The deal saw the bank loan $12.6bn (£7.67bn) to a group of its own investment bankers who used the cash to set up Cayman Islands company Protium, which promptly bought $12.3bn of bad assets from Barclays.
It was billed as a way to mitigate the impact of volatile market values and “deliver more stable risk-adjusted returns”, The Daily Telegraph reports. However, upon closer questioning, the SEC was informed that its primary purpose was to occupy the team who had been managing the bank’s toxic assets in a bid to prevent a mass walk-out.

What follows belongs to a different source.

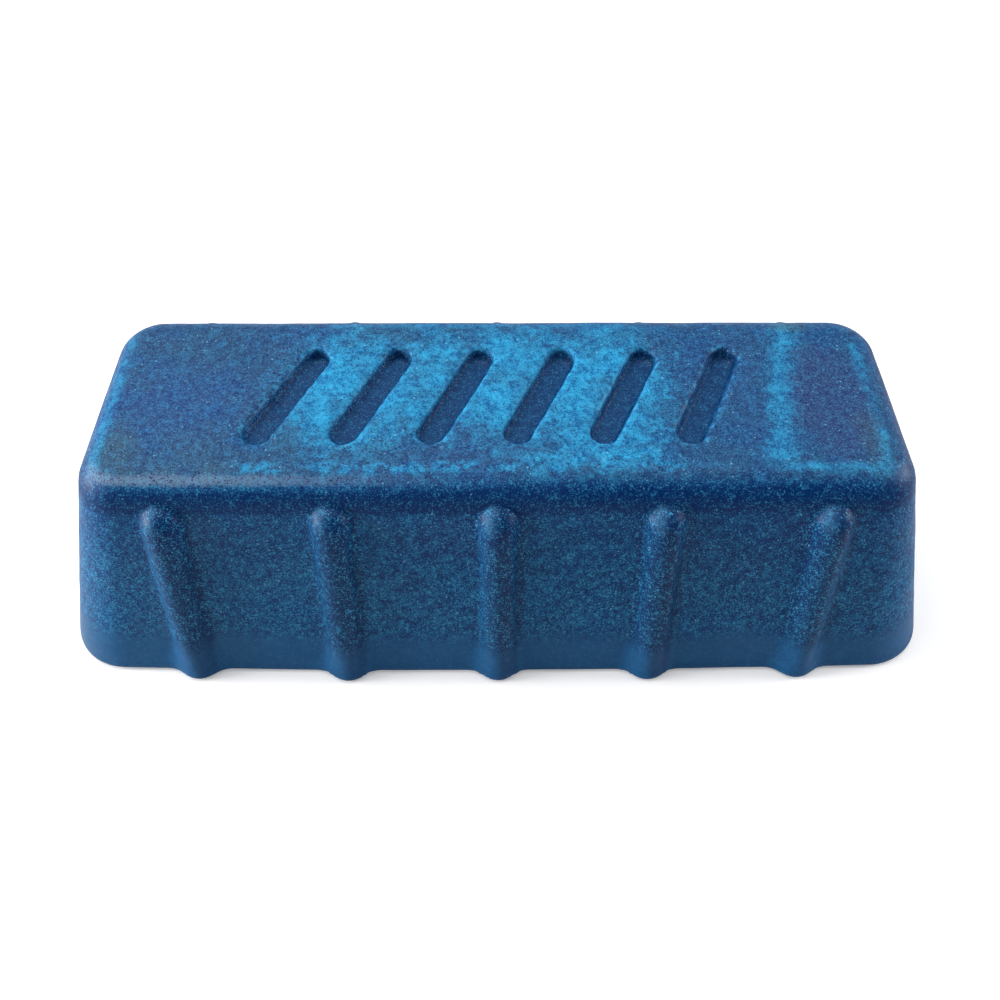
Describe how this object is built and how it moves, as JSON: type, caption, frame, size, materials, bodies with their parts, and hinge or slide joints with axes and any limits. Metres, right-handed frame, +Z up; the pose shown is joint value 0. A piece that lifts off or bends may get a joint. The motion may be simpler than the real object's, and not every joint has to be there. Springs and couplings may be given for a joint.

The bankers were at risk of leaving due to the bank’s move away from investment in sub-prime assets, effectively ending their long-term career prospects. Barclays finance director Chris Lucas told the SEC that the original goal of stabilising risk-adjusted returns was in fact just an “additional objective”.
Critics said the deal is proof that Barclays was held to ransom by its bankers and used creative accounting to turn toxic assets into a seemingly stable loan, thereby avoiding consolidating sub-prime financial packages on its balance sheet.
Barcalys declined to comment on the Protium deal.